Definition:Polynomial Ring/Sequences
Definition
Let $R$ be a commutative ring with unity.
Let $R^{\left({\N}\right)}$ be the ring of sequences of finite support over $R$.
Let $\iota : R \to R^{\left({\N}\right)}$ be the mapping defined as:
- $\iota \left({r}\right) = \left \langle {r, 0, 0, \ldots}\right \rangle$.
Let $X$ be the sequence $\left \langle {0, 1, 0, \ldots}\right \rangle$.
The polynomial ring over $R$ is the ordered triple $\left({R^{\left({\N}\right)}, \iota, X}\right)$.
Indeterminate
Single indeterminate
Let $\left({S, \iota, X}\right)$ be a polynomial ring over $R$.
The indeterminate of $\left({S, \iota, X}\right)$ is the term $X$.
Multiple Indeterminates
Let $I$ be a set.
Let $\left({S, \iota, f}\right)$ be a polynomial ring over $R$ in $I$ indeterminates.

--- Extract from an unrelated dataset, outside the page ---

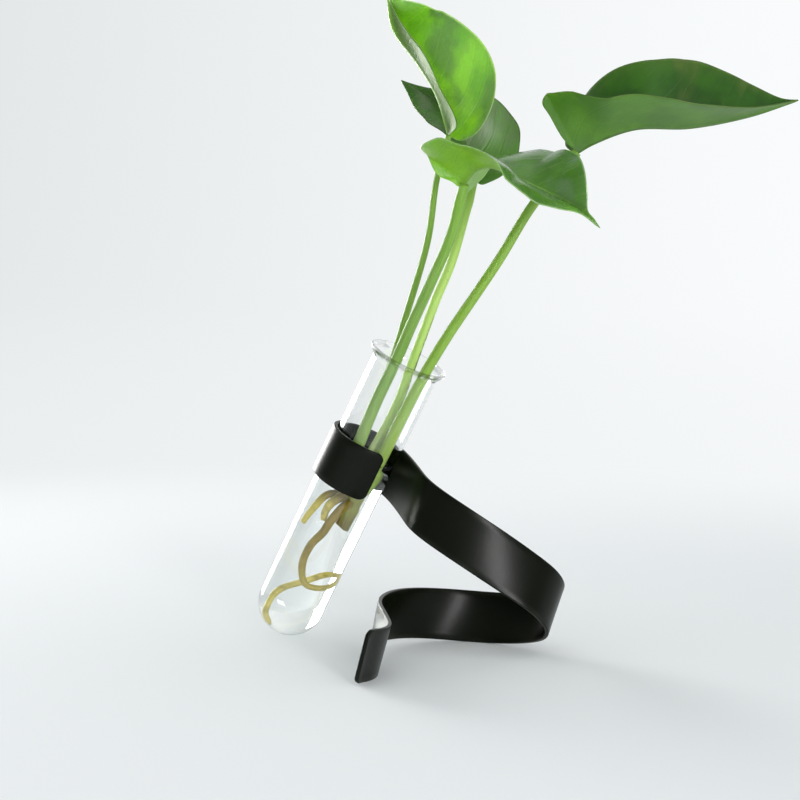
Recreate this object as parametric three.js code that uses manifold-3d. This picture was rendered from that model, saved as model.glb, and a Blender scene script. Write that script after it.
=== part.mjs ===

The indeterminates of $\left({S, \iota, f}\right)$ are the elements of the image of the family $f$.
Notation
It is common to denote a polynomial ring $\left({S, \iota, X}\right)$ over $R$ as $R \left[{X}\right]$, where $X$ is the indeterminate of $\left({S, \iota, X}\right)$.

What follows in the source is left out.